Processing continues after the via is formed and the surface of the wiring line 66 has been cleared by forming a metal plug 78 to fill the via. The metal plug might be formed from aluminum but is more typically formed from tungsten in a CVD process using WF6 as a source gas. In many instances, plug formation begins by providing a glue or adhesion layer, which might be titanium or titanium nitride, within the via and over the surface of the intermetal dielectric layer 76. Sputtering or CVD processes may be used to form the glue or adhesion layer. Tungsten is then provided in a CVD process to fill the via, and a chemical mechanical polishing (CMP) or etch back process is performed to define the vertical extent of the tungsten plug 78 and to remove excess tungsten from the surface of the intermetal dielectric layer 76. The polishing or etch back process also removes unnecessary portions of the glue layer. Further processing continues to form second level wiring lines such as the wiring line 80 shown in FIG. 9. The second level wiring line might be formed by blanket metal deposition and conventional photolithography or by a damascene process.

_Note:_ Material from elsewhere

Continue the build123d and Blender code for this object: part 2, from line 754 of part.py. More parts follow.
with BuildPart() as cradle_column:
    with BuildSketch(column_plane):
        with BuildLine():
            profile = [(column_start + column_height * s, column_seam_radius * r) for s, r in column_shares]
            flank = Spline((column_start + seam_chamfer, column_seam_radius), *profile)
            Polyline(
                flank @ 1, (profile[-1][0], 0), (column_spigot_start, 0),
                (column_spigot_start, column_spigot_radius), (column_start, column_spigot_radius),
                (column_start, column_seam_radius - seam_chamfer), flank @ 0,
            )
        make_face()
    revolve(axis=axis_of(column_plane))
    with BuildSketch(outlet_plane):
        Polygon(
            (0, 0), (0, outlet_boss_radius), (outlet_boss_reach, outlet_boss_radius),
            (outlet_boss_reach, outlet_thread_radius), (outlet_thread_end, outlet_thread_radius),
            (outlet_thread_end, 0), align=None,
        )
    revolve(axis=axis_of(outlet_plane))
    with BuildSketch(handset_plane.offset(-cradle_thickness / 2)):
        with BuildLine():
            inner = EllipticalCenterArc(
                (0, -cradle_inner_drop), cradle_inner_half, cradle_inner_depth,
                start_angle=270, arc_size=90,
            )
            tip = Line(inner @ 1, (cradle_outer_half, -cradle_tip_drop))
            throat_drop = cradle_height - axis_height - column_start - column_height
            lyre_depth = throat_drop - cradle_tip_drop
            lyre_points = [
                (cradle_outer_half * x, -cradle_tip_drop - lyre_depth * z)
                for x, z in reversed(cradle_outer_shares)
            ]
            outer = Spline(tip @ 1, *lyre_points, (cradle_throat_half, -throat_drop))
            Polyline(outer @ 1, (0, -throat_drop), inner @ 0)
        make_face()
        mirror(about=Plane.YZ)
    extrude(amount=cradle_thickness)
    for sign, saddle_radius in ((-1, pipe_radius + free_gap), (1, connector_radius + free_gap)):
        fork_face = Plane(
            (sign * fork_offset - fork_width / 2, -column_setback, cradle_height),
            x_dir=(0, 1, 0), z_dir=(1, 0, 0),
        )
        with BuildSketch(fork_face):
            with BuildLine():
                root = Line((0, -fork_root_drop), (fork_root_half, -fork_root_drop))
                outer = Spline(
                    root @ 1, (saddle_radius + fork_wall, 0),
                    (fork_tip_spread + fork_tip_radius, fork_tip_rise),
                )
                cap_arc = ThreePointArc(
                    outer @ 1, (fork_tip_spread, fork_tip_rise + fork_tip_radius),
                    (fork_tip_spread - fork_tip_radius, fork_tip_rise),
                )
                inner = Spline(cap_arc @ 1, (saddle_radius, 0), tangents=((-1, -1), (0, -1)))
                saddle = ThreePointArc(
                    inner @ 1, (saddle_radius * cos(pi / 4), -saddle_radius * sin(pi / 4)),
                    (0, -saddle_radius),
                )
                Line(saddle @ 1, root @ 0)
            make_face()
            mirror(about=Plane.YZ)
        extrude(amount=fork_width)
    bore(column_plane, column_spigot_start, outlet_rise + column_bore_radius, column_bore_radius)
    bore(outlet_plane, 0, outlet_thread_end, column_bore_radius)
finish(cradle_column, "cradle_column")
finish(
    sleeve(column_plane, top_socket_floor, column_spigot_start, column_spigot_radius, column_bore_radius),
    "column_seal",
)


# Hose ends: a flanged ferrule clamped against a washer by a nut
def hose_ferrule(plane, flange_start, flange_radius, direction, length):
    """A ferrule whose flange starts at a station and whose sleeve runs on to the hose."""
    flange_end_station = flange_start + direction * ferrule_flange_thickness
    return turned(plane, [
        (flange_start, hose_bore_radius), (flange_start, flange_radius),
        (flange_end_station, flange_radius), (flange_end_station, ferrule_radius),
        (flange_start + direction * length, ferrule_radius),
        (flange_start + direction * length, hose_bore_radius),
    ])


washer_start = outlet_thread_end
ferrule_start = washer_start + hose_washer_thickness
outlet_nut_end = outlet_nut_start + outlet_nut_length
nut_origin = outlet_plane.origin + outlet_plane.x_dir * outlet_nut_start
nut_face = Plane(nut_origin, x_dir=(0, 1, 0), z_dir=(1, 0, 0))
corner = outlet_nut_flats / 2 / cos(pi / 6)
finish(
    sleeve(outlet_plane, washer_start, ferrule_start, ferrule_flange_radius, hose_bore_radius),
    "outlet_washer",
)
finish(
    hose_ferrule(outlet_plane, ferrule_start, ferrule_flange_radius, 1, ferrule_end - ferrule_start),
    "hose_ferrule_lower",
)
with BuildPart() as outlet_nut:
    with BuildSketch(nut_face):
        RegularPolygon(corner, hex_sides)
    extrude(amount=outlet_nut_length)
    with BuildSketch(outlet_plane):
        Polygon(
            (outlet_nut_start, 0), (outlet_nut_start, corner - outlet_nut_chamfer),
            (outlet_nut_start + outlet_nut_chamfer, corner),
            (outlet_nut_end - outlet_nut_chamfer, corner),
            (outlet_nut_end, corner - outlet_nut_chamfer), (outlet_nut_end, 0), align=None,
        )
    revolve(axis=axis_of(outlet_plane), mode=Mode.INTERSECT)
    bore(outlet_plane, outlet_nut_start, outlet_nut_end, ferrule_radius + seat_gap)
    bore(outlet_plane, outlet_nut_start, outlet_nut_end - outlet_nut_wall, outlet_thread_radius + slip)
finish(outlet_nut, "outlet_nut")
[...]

The present invention has been described in terms of certain preferred embodiments, but those of ordinary skill in the art will appreciate that variations of and modifications to this process and structure might be made without altering the basic teachings of the present invention. For example, while the present invention has been described in terms of forming a first level wiring line connected to other conductors, the present invention might be implemented in multiple ones or all of the layers of a multilevel interconnect structure. Alternately, the present invention might be implemented for various levels of multilevel wiring structures other than the first level. As such, the present invention is not to be limited to any particular embodiment described, but instead the scope of the invention should be determined from the claims, which follow.